Philip Roth, who stopped writing in 2010 and died eight years later at age 85, was not sure if he wanted to be the subject of a biography. He was the narrator of his story. King of sitzfleisch, Roth sat at his desk banging out his legacy 340 days a year, starting in his early 20s, returning in over 30 books to protagonists who resembled him: a son of Newark, secular Jew, younger brother and childless bachelor free to indulge his ego and appetites in a country without pogroms. In two senses, his legacy would be the writing: He never had children, so books would be all that would survive him; and his life was there, between all those covers.

He insisted that his work not be read as autobiography, but Roth made a career out of doppelgängers and authorial stand-ins, an ongoing game of hide-and-seek with readers. In the 1993 novel “Operation Shylock,” a character named Philip Roth travels to Israel to confront a look-alike, named Philip Roth, who peddles Middle East peace plans while pretending to be the real Roth. He brackets his 1988 memoirs, “The Facts” — one of his few works of ostensible nonfiction — with letters to and from Nathan Zuckerman, his fictional alter ego. When embarking on “The Facts,” he wrote that he was trying memoir because he was tired of the “makeup and the false whiskers and the wig” of fiction — an implicit confession that he was always lurking just beneath his characters.

In the end, Roth decided on a biography because he wanted to be known. His fiction courted misunderstanding, but he was wounded when misunderstood. Though living in rural Connecticut got him tagged as a recluse, Roth was a compulsive connector, always pressing himself on people, seducing them. After his death, the novelist Nicole Krauss wrote of “the sincerity and absorption with which he listened,” calling him, “the most generous audience one could hope to have.” In a group, he was a cutup, a mimic, a gentle teaser, a raconteur, the embodiment of what Zadie Smith, another friend in his old age, called literature’s “Rothian spirit” — “so full of people and stories and laughter and history and sex and fury.” Here was a famous controversialist who needed to be liked or, failing that, to be right: He had scores to settle with ex-wives and, not incidentally, an ex-biographer.

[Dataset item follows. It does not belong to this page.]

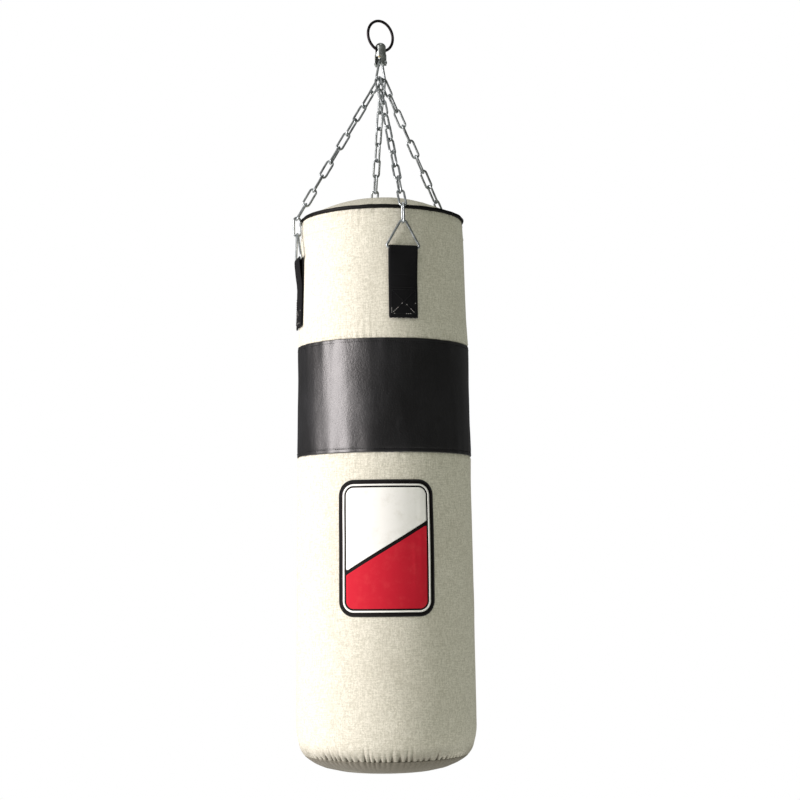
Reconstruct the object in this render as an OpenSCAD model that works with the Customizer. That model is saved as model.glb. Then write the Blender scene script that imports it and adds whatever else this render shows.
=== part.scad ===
// Hanging canvas heavy bag: a top ring, a swivel, four chains and a filled cylinder of cloth.
// Millimetres. The origin is where the ring's inner top rests on a hook, +Z is up the load
// line, and -Y faces the side with the emblem. Directions around the bag are turned from -Y
// towards +X.

/* [Ring and swivel] */
// Inner diameter of the hanging ring
ring_inner = 50; // [40:1:70]
// Wire of the hanging ring
ring_wire = 5; // [4:0.5:8]
// Turn of the ring's plane about the load line
ring_turn = 35; // [0:1:90]
// Diameter of the swivel head
head_d = 19; // [16:0.5:26]
// Diameter of the yoke
yoke_d = 21; // [18:0.5:28]
// Gap between the yoke's arms
yoke_gap = 12; // [10:0.5:16]
// Diameter of the yoke's cross pin
pin_d = 5; // [4:0.5:8]
// Wire of the connector link
connector_wire = 4.2; // [4:0.1:6]

/* [Chains] */
// Turn of the first chain from the front
chain_turn = 12.5; // [0:0.5:45]
// Wire of a chain link
link_wire = 3.8; // [3:0.1:5]
// Inner length of a chain link
link_inner = 30.3; // [24:0.1:36]
// Inner width of a chain link
link_width = 7.6; // [6:0.1:10]
// Links between the connector and the rim
links_over = 10; // [8:1:14]
// Distance of the outer chains from the middle of the connector's bar
seat_outer = 8.4; // [7:0.1:10]
// Distance of the inner chains from the middle of the connector's bar
seat_inner = 3.7; // [3:0.1:5]

/* [Hangers] */
// Wire of a triangle ring
ring3_wire = 4.2; // [3:0.1:6]
// Width of the webbing
strap_w = 50; // [38:1:60]
// Thickness of one layer of webbing
strap_t = 2; // [1.2:0.1:3]
// Height of a sewn strap
strap_h = 125; // [90:1:160]

/* [Bag] */
// Thickness of the canvas
cloth_t = 1.6; // [0.8:0.1:3]
// Rise of the top panel above the rim
dome_rise = 37; // [10:0.5:60]
// Thickness of the piping at the rim
piping_d = 6.8; // [4:0.1:10]
// Thickness of the foam behind the canvas
foam_t = 10; // [5:1:30]

/* [Emblem] */
// Width of the emblem
emblem_w = 160; // [100:1:180]
// Height of the emblem
emblem_h = 228; // [150:1:240]
// Corner radius of the emblem
emblem_r = 26; // [10:1:60]
// Gap between the emblem's two fields
emblem_gap = 7; // [3:0.5:15]

/* [Top closure] */
// Length of the zip along the top panel
zip_len = 180; // [120:1:220]
// Width of the zip's slot
zip_slot = 11; // [8:0.5:16]

/* [Hidden] */
$fn = 48;
ring_r = ring_inner / 2 + ring_wire / 2;
ring_z = -ring_inner / 2;
pivot_z = ring_z - ring_r;
plate_top = -60.5;
plate_t = 4;
pin_z = -76;
// the hangers are sewn on unevenly spaced
right_turn = chain_turn + 113.5;
back_turn = chain_turn + 173.5;
left_turn = chain_turn - 91.5;
bar_turn = chain_turn - 45;
bar_z = -107.6;
bar_r = connector_wire / 2;
rim_r = 142.4;
rim_z = -368;
rim_join = [0, -153.9, -367];
apex_join = [0, -153.4, -396.6];
strap_top = -437;
bar3_z = strap_top - strap_t - ring3_wire / 2;
bar3_y = -(146.7 + 0.2 + strap_t + ring3_wire / 2 + 0.1);
dome_edge = 138.9;
dome_r = (dome_edge * dome_edge + dome_rise * dome_rise) / (2 * dome_rise);
dome_z = rim_z + 2.3 + dome_rise - dome_r;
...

By 2012, when Roth gave Blake Bailey access to his papers, friends, little black book and innermost thoughts, Roth had parted ways with two previous biographers, courted another and threatened to sue a third. But Bailey, who had appealed to Roth with a sympathetic ear and a brazen request for the job, persuaded the aging author. On April 6, W.W. Norton is publishing “Philip Roth: The Biography.” It is the fourth biography of an American writer by Bailey, a former public-school teacher who has become one of the great chroniclers of this country’s literary lives. In 2003, he published “A Tragic Honesty: The Life and Work of Richard Yates,” which helped earn the author of “Revolutionary Road” the fame that eluded him during a long, poor, drunken life. Six years later, Bailey returned with a biography of another midcentury drunk of gargantuan talent, John Cheever. When Bailey met Roth, he had just finished work on his biography of the “Lost Weekend” author Charles Jackson, whose aptly titled 1944 novel drew on his personal knowledge of blackout alcoholism. Early in their courtship, Roth asked Bailey, “Do you ever write about people who aren’t constantly drunk, or dead?” Bailey replied, “You would be my first.”